◆ **MATERIALS PROVIDED**:
———

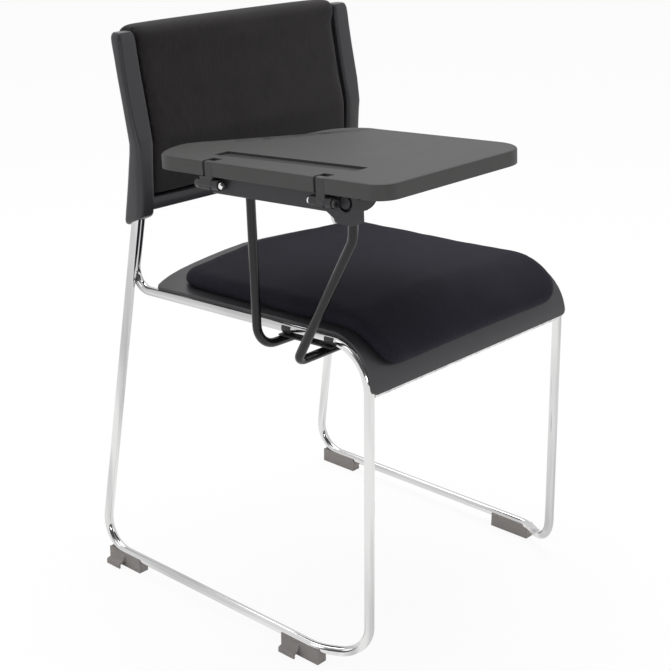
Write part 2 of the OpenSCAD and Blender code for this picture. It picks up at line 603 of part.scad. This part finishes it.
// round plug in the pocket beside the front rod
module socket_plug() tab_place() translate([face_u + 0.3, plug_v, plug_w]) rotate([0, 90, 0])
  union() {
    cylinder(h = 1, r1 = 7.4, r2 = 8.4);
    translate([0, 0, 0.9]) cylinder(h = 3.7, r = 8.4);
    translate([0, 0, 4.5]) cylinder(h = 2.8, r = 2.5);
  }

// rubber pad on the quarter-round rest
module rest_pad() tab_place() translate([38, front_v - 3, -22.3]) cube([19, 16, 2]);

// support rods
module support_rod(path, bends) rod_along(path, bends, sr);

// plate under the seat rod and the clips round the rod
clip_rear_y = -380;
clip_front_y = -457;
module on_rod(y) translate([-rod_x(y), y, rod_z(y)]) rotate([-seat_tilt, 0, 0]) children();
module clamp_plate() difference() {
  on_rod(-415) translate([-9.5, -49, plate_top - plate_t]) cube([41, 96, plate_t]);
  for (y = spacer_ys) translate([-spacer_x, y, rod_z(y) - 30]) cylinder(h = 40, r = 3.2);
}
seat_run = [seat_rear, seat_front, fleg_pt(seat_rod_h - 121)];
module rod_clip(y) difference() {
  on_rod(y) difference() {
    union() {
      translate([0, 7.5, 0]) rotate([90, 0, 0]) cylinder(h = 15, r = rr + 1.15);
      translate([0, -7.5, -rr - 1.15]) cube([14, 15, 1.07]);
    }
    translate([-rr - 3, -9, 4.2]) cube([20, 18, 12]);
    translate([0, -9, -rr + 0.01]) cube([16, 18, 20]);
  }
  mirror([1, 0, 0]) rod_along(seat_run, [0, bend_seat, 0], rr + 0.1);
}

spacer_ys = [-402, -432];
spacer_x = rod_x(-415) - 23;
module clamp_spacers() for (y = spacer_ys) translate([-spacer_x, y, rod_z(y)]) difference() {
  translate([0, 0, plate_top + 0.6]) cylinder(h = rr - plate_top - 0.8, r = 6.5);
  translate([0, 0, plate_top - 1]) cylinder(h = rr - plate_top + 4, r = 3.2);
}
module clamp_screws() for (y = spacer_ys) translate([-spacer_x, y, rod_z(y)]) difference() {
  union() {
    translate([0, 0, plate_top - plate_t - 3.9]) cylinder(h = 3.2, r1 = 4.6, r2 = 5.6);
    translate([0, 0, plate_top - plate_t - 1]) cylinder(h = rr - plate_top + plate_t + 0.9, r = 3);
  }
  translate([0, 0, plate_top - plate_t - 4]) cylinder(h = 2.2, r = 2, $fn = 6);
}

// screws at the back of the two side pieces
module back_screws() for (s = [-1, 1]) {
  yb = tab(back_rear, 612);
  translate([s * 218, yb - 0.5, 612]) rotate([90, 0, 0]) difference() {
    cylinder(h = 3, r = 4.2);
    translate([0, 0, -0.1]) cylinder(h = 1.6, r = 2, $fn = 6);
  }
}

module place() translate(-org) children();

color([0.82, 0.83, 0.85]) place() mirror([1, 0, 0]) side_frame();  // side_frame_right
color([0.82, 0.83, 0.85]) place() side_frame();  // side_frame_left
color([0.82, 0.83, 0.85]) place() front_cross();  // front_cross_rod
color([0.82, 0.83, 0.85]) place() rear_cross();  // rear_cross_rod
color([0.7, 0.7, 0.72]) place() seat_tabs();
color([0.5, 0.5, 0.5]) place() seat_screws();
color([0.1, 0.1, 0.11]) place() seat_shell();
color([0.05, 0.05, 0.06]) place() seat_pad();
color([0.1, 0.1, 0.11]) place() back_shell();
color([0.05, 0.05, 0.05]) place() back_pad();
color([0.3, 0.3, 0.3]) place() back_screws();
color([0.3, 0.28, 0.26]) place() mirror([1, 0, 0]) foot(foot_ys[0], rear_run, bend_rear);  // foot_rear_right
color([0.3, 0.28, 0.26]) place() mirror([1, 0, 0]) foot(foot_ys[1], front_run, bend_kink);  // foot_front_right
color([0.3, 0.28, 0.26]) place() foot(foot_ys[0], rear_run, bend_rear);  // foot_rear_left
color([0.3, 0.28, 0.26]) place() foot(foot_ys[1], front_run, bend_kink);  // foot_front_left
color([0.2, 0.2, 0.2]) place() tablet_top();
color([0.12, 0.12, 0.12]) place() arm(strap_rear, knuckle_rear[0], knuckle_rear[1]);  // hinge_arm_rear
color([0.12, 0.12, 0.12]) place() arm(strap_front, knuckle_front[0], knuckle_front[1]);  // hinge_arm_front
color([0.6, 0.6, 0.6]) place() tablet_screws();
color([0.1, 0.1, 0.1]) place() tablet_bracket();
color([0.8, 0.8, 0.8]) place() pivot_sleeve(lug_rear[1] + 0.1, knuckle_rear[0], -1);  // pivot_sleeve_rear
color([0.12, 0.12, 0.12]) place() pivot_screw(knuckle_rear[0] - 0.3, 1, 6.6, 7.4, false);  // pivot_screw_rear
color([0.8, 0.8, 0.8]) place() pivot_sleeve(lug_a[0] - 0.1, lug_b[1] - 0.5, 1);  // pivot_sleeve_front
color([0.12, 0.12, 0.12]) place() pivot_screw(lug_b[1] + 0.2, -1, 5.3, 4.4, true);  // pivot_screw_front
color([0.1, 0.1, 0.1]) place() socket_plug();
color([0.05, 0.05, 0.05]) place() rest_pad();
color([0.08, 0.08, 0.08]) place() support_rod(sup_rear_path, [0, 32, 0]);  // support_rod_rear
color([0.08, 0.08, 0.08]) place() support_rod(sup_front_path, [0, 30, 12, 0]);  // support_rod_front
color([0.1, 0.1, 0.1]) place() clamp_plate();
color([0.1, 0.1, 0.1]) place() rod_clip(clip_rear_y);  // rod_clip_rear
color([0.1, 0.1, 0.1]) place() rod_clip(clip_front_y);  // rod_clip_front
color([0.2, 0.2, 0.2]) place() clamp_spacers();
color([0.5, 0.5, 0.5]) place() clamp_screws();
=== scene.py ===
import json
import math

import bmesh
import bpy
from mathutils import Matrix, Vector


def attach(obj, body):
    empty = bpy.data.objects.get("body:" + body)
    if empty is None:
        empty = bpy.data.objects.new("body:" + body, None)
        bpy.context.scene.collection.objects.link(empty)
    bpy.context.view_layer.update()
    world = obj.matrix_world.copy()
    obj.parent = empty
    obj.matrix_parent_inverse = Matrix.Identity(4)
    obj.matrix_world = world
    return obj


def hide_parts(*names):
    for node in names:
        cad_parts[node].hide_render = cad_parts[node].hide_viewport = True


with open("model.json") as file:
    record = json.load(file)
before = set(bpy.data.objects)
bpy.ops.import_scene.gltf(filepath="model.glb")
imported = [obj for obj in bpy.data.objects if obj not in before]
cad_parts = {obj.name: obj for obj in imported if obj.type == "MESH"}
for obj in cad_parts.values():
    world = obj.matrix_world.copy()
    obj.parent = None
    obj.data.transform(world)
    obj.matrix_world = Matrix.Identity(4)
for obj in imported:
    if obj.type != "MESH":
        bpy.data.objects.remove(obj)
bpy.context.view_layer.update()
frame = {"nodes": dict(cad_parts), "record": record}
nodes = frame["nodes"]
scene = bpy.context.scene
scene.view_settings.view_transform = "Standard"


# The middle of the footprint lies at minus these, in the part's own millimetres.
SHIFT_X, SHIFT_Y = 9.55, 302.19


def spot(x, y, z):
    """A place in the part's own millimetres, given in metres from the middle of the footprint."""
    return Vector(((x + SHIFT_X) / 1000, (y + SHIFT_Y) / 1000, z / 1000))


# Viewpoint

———

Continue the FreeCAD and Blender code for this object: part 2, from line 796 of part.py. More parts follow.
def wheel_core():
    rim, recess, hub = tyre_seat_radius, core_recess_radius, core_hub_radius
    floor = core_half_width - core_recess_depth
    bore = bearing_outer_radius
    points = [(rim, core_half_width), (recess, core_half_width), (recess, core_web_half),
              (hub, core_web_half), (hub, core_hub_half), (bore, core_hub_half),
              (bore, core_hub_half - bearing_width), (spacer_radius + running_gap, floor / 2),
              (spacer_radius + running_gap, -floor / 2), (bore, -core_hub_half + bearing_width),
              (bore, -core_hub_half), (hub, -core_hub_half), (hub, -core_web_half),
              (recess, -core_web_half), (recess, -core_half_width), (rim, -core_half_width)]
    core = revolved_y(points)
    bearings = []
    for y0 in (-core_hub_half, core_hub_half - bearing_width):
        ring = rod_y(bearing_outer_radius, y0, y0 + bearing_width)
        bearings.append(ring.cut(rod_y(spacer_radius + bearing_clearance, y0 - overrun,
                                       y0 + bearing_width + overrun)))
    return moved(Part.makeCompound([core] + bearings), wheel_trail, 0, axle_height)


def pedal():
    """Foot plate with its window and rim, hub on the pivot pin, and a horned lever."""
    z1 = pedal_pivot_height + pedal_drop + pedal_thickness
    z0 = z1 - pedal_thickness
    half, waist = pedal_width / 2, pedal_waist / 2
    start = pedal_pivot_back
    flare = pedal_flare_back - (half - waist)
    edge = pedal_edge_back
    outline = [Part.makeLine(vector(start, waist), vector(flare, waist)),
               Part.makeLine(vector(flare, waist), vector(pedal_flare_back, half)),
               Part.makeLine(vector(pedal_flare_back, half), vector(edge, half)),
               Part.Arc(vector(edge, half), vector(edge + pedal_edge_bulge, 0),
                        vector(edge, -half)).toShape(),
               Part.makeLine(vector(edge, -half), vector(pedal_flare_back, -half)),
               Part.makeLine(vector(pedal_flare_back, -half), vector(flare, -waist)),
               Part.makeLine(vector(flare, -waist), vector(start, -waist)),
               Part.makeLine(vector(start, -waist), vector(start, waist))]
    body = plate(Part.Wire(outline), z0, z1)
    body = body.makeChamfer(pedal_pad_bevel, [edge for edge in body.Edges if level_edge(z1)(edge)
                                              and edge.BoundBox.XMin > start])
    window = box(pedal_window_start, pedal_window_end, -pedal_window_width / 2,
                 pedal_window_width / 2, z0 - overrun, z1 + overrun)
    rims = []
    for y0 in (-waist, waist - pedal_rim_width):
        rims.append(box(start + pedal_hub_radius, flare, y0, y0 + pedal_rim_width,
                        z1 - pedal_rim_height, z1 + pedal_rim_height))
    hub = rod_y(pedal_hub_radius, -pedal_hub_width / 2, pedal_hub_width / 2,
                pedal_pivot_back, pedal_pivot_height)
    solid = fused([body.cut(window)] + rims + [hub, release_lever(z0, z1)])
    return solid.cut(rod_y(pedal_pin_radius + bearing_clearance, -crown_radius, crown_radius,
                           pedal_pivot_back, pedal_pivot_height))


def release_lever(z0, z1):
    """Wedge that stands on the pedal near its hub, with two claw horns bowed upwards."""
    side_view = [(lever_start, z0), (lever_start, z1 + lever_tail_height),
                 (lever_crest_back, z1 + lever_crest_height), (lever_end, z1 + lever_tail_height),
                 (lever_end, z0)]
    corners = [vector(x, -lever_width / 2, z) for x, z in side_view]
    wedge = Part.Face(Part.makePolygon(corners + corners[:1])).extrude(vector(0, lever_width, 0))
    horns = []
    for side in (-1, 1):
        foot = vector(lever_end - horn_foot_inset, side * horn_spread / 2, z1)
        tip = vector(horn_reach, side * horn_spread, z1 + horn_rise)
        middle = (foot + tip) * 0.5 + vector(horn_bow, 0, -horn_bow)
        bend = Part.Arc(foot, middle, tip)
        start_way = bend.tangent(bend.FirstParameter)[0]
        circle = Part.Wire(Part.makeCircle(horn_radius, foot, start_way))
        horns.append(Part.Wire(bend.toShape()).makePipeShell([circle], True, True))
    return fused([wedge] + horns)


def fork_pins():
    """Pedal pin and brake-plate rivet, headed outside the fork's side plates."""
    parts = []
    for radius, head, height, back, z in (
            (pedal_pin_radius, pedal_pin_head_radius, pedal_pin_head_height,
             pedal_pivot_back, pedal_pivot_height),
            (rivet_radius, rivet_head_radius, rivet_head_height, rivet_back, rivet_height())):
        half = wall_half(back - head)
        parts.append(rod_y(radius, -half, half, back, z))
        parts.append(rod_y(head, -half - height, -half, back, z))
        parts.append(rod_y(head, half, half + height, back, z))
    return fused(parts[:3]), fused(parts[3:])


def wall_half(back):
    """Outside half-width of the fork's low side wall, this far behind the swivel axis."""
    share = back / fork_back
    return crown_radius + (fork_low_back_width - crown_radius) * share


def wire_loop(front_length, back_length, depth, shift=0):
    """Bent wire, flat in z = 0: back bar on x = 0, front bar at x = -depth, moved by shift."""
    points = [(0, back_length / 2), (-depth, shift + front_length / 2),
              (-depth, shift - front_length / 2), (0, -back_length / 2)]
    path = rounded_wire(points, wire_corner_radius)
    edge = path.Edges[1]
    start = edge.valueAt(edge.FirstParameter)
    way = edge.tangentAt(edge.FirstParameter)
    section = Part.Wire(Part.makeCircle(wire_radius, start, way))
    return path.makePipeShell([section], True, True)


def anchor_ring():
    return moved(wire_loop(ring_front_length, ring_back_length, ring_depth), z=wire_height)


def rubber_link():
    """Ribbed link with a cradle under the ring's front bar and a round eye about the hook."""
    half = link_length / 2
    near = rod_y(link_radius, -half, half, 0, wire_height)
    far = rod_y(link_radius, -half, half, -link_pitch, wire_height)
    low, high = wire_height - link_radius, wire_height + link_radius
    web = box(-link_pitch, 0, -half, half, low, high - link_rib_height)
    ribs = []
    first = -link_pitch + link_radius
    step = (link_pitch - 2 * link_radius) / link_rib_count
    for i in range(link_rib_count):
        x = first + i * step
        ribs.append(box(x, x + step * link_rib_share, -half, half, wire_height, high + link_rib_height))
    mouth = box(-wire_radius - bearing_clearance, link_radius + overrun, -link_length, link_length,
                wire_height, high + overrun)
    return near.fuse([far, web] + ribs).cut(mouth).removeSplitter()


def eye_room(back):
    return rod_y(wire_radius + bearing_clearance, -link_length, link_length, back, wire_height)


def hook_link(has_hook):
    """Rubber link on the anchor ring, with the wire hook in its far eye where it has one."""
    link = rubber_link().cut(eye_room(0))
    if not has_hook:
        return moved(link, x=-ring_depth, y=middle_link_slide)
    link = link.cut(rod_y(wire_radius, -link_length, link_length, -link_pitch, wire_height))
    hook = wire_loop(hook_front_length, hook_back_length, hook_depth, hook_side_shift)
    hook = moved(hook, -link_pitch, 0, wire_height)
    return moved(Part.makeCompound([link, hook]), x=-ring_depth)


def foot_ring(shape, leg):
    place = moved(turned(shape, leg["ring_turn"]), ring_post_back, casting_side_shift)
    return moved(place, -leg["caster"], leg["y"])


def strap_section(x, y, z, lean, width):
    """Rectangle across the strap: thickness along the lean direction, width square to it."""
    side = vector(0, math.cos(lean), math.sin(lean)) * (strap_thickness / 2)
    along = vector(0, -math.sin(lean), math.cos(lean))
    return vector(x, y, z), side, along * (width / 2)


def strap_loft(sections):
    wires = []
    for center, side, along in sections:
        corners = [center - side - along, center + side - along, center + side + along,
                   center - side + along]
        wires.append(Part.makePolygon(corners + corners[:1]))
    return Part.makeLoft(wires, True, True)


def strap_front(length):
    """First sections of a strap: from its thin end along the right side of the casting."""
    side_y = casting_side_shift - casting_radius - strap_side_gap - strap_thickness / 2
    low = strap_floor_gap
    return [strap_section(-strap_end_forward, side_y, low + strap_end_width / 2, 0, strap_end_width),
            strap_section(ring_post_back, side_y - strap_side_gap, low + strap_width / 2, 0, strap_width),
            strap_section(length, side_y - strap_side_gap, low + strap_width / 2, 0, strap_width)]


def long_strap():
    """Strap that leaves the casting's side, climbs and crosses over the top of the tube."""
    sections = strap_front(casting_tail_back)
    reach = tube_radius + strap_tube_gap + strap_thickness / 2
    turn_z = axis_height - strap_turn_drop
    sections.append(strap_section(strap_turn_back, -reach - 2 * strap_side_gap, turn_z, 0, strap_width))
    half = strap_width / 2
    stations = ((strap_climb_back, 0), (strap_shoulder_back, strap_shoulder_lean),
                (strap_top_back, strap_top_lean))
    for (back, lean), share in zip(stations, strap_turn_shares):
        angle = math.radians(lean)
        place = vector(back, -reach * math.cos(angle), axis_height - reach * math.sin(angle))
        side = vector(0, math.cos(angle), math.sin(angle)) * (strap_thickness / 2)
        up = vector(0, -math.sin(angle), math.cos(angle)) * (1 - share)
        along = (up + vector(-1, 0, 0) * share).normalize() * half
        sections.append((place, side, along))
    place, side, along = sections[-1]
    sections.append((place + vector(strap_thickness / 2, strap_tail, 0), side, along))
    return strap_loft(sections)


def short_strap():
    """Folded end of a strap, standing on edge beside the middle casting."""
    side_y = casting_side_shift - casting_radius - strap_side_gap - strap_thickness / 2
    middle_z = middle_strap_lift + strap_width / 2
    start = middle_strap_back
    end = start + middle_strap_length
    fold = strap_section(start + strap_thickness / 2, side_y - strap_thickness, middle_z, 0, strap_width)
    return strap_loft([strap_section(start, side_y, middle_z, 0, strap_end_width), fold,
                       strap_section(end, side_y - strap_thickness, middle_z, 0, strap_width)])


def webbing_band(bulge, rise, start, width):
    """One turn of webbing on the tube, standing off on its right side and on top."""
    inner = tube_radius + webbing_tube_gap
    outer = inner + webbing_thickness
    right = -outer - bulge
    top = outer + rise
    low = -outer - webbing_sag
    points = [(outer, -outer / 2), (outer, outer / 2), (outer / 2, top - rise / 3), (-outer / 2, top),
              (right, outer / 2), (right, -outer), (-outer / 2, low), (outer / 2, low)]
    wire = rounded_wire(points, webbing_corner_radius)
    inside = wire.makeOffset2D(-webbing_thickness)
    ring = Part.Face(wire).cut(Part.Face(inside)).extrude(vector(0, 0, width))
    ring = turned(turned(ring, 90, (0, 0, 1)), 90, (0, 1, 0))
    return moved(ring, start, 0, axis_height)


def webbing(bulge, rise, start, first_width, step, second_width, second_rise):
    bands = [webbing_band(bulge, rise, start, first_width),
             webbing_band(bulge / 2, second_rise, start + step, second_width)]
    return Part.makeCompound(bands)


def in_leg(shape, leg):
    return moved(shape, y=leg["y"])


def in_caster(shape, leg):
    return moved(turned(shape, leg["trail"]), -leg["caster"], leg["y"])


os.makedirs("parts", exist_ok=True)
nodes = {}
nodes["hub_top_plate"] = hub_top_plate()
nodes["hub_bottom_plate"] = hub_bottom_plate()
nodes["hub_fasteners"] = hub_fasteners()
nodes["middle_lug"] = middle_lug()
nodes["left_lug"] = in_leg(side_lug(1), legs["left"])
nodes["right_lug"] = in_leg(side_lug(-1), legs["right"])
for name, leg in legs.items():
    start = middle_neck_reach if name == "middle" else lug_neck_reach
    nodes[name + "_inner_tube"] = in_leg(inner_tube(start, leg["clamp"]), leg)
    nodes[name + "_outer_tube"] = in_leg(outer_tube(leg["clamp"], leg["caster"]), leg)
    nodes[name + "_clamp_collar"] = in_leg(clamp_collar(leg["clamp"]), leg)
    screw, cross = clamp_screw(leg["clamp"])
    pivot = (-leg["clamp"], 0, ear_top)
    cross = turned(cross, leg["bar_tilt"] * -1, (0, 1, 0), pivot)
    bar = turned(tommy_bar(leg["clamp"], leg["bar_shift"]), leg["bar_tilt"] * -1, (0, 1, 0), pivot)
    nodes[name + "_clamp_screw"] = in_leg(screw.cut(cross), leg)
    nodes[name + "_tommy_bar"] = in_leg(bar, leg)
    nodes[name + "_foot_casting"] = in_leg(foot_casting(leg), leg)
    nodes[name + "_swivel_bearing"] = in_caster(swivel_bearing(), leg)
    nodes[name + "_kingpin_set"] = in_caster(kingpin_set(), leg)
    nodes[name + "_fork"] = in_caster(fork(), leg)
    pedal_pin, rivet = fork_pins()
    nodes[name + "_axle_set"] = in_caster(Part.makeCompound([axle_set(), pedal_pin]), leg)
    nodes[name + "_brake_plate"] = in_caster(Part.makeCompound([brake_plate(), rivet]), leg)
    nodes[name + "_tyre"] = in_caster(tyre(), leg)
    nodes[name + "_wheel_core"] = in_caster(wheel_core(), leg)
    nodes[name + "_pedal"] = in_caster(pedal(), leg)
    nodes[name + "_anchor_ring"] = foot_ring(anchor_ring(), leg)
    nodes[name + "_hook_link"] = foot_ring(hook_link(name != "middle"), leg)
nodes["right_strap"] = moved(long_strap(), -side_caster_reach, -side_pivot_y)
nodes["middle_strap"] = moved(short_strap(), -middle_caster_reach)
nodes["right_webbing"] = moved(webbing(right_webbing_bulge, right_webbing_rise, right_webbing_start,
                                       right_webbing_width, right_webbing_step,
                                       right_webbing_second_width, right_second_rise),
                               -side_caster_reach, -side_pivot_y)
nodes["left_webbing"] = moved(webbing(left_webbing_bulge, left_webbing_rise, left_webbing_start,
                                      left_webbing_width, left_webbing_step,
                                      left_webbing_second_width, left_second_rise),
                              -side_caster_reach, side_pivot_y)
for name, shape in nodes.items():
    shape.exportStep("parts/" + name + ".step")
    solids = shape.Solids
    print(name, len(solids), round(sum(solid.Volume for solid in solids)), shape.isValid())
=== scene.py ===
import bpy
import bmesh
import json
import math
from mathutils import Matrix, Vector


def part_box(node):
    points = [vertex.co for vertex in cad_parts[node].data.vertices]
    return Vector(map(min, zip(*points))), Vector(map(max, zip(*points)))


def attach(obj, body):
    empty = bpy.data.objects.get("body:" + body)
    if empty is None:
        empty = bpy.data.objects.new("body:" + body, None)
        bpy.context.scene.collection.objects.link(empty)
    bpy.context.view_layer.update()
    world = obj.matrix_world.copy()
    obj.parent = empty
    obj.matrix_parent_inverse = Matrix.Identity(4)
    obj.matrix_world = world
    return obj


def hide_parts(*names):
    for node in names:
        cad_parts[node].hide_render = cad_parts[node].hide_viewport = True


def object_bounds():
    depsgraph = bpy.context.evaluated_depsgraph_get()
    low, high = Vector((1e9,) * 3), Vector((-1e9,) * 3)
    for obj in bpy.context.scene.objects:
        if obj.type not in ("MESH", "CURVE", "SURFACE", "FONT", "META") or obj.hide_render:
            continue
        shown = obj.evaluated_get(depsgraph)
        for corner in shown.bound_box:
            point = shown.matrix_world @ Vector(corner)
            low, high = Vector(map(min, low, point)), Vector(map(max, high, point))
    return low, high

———

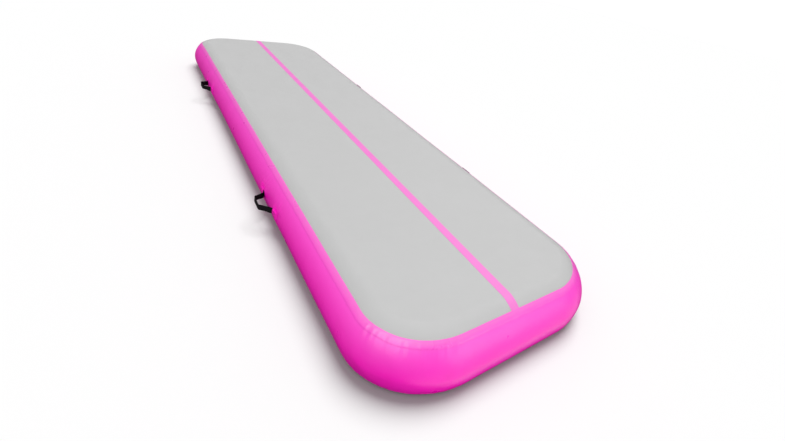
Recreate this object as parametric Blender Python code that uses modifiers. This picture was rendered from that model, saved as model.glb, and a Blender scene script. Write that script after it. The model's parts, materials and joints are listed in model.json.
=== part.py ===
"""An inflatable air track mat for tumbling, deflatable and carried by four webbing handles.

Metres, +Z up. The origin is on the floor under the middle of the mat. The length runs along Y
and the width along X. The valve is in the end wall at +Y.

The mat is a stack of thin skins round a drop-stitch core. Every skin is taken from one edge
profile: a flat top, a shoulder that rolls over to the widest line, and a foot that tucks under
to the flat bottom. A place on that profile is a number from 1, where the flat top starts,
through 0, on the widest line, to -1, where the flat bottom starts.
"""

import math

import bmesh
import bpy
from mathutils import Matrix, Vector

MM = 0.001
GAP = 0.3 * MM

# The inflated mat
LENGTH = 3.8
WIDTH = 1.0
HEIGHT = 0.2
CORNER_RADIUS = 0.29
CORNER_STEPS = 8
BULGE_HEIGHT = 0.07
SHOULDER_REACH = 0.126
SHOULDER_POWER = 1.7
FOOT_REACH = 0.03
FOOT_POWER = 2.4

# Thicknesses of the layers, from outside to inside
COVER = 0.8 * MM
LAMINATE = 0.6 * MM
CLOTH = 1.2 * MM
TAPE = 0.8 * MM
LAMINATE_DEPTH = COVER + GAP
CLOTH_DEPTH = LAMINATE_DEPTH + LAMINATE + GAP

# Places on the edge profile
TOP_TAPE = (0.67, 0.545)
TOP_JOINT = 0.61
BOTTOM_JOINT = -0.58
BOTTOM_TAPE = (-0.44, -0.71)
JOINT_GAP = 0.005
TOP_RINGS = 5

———

◆ **WHAT TO WORK ON**:
Repeat, character for character, the lines of the material above from the line with "Write part 2" through the line with "module support_rod(path, bends)".

◆ **RESPONSE TO THIS TASK**:
Write part 2 of the OpenSCAD and Blender code for this picture. It picks up at line 603 of part.scad. This part finishes it.
// round plug in the pocket beside the front rod
module socket_plug() tab_place() translate([face_u + 0.3, plug_v, plug_w]) rotate([0, 90, 0])
  union() {
    cylinder(h = 1, r1 = 7.4, r2 = 8.4);
    translate([0, 0, 0.9]) cylinder(h = 3.7, r = 8.4);
    translate([0, 0, 4.5]) cylinder(h = 2.8, r = 2.5);
  }

// rubber pad on the quarter-round rest
module rest_pad() tab_place() translate([38, front_v - 3, -22.3]) cube([19, 16, 2]);

// support rods
module support_rod(path, bends) rod_along(path, bends, sr);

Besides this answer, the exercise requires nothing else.